DotProductAttention(q_with_batch, k_with_batch, v_with_batch, m_bool)

DeviceArray([[[0.8496746 , 0.15032545, 0.8496746 ],
              [1.        , 0.        , 1.        ]]], dtype=float32)

Expected Output:

>DeviceArray([[[0.8496746 , 0.15032545, 0.8496746 ],
              [1.        , 0.        , 1.        ]]], dtype=float32)

# UNIT TEST
# test DotProductAttention
w2_tests.test_DotProductAttention(DotProductAttention)

[92m All tests passed

2.2 Causal Attention

Now you are going to implement causal attention: multi-headed attention with a mask to attend only to words that occurred before.

In the image above, a word can see everything that is before it, but not what is after it. To implement causal attention, you will have to transform vectors and do many reshapes. You will need to implement the functions below.

Exercise 02

Implement the following functions that will be needed for Causal Attention:

compute_attention_heads : Gets an input $x$ of dimension (n_batch, seqlen, n_heads $\times$ d_head) and splits the last (depth) dimension and stacks it to the zeroth dimension to allow matrix multiplication (n_batch $\times$ n_heads, seqlen, d_head).
dot_product_self_attention : Creates a mask matrix with False values above the diagonal and True values below and calls DotProductAttention which implements dot product self attention.
compute_attention_output : Undoes compute_attention_heads by splitting first (vertical) dimension and stacking in the last (depth) dimension (n_batch, seqlen, n_heads $\times$ d_head). These operations concatenate (stack/merge) the heads.

Next there are some toy tensors which may serve to give you an idea of the data shapes and opperations involved in Causal Attention. They are also useful to test out your functions!

tensor2d = create_tensor(q)
display_tensor(tensor2d, 'query matrix (2D tensor)')

tensor4d2b = create_tensor([[q, q], [q, q]])
display_tensor(tensor4d2b, 'batch of two (multi-head) collections of query matrices (4D tensor)')

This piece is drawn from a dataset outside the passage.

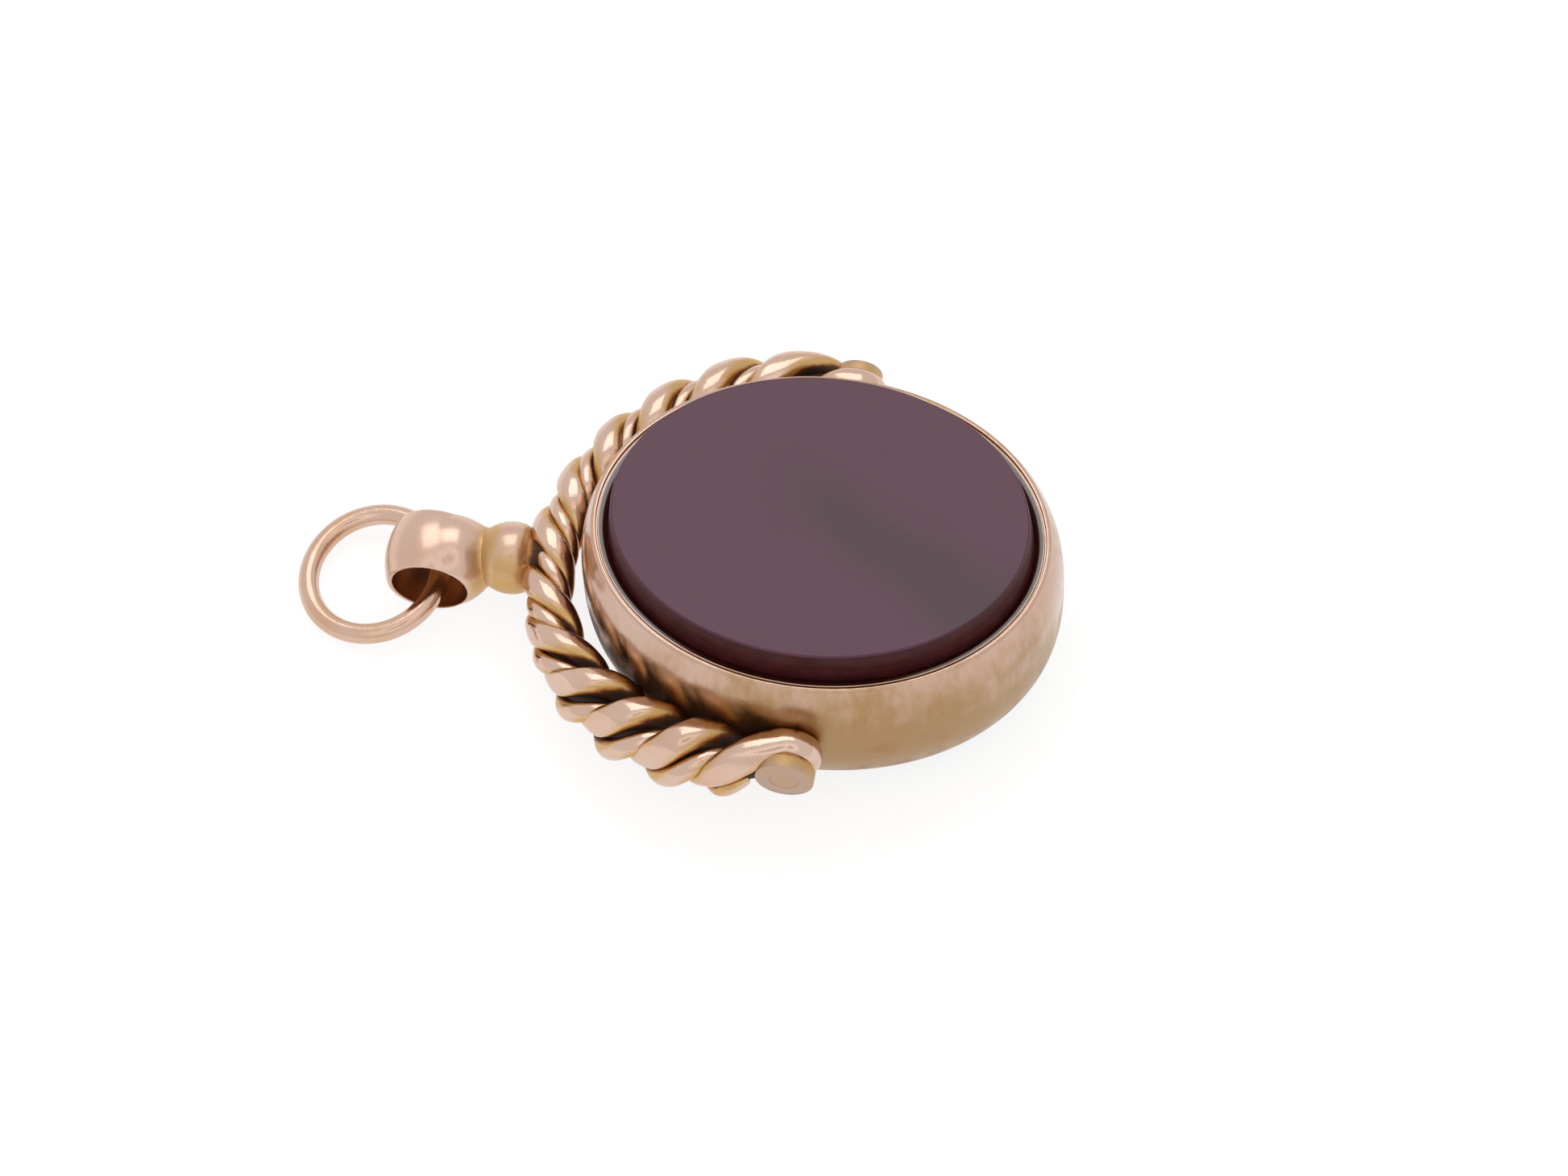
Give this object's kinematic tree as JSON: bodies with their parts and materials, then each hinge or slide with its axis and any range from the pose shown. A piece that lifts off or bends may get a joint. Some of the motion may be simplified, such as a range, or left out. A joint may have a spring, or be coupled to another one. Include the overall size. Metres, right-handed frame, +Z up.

tensor3dc = create_tensor([jnp.concatenate([q, q], axis = -1)])
display_tensor(tensor3dc, 'one batch of concatenated heads of query matrices (3d tensor)')

tensor3dc3b = create_tensor([jnp.concatenate([q, q], axis = -1), jnp.concatenate([q, q], axis = -1), jnp.concatenate([q, q], axis = -1)])
display_tensor(tensor3dc3b, 'three batches of concatenated heads of query matrices (3d tensor)')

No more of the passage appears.